EU pushbacks of 40,000 migrants linked to 2,000 deaths
Guardian probe lists Malta among culprit nations who push back asylum seekers: by enlisting private vessels to pick and return them to Libya or turning them away with directions to Italy
EU member states used illegal operations to push back at least 40,000 asylum seekers from Europe’s borders, resulting in the death of more than 2,000 people, a probe by the Guardian newspaper has revealed.
Malta is included among the culprits mentioned in the report along with EU border agency Frontex, Greece, Croatia, Italy and Spain.
The Guardian’s analysis is based on reports released by UN agencies, combined with a database of incidents collected by non-governmental organisations. The report describes the pushbacks as “one of the biggest mass expulsions in decades.”

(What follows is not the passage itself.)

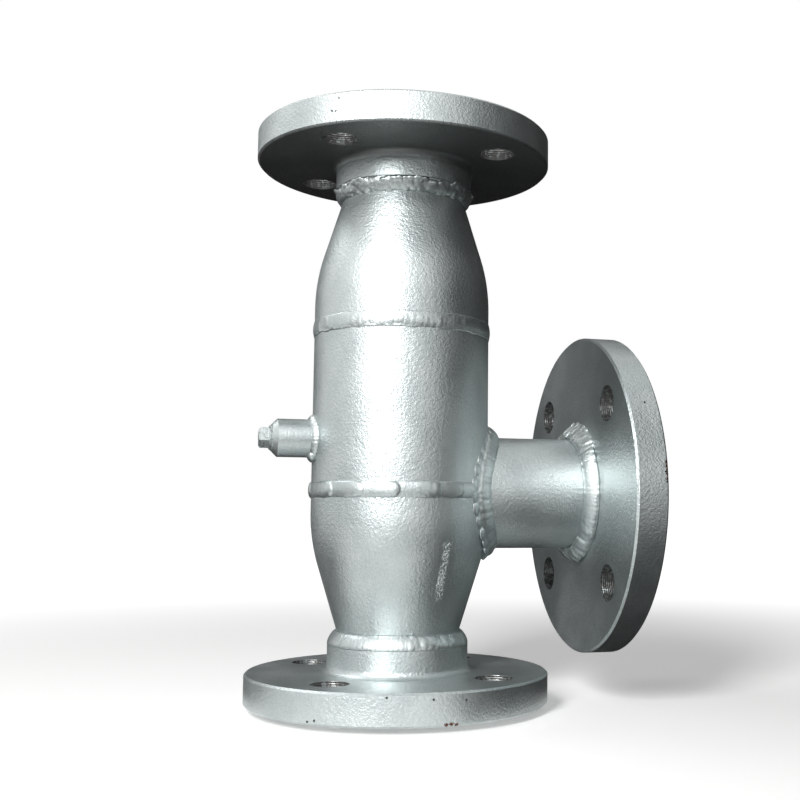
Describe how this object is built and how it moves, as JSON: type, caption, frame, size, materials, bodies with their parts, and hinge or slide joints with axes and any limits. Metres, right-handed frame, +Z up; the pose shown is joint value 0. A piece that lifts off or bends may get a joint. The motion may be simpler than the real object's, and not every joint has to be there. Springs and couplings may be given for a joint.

“European countries, supported by EU’s border agency Frontex, systematically pushed back refugees, including children fleeing from wars, in their thousands, using illegal tactics ranging from assault to brutality during detention or transportation”.
According to the report Malta, which declared its ports closed early last year, citing the pandemic, has continued to push back hundreds of migrants using two strategies: enlisting private vessels to intercept asylum seekers and force them back to Libya or turning them away with directions to Italy.
The report links Malta’s response to the decision by Italy and the EU to withdraw their ships from the central Mediterranean, to leave it in Libya’s hands, leaving Malta exposed to more arrivals. Citing migration researcher Matteo de Bellis the report claims that from early 2020 the Maltese government used tactics to avoid assisting refugees and migrants in danger at sea, “including arranging unlawful pushbacks to Libya by private fishing boats, diverting boats rather than rescuing them, illegally detaining hundreds of people on ill-equipped ferries off Malta’s waters, and signing a new agreement with Libya to prevent people from reaching Malta.”
The report also refers to voice messages obtained in The Guardian in May 2020 which confirmed the Maltese government’s strategy to use private vessels, acting at the behest of its armed forces, to intercept crossings and return refugees to Libyan detention centres.
Malta was not alone in utilising strategies to push back migrants to Libya with some countries resorting to violence. Greece is said to have pushed back 6230 asylum seekers from its shores in a context where the use of excessive and disproportionate violence have become “a normality”.
UNHCR data suggests that since the start of the pandemic, Libyan authorities, with Italian support, have intercepted and pushed back to Tripoli about 15,500 asylum seekers.
The controversial strategy has caused the forced return of thousands to Libyan detention centres where, according to first hand reports, they face torture. Hundreds have drowned when neither Libya nor Italy intervened.
In 2020, UNHCR data shows that 788 migrants died trying to reach Spain. Croatia, whose police patrol the EU’s longest external border, has also intensified systemic violence and pushbacks of migrants to Bosnia. The Danish Refugee Council (DRC) recorded nearly 18,000 migrants pushed back by Croatia since the start of the pandemic. Over the last year and a half, the Guardian has collected testimonies of migrants who have allegedly been whipped, robbed, sexually abused and stripped naked by the Croatian police force. Some migrants were even spray painted with red crosses on their heads.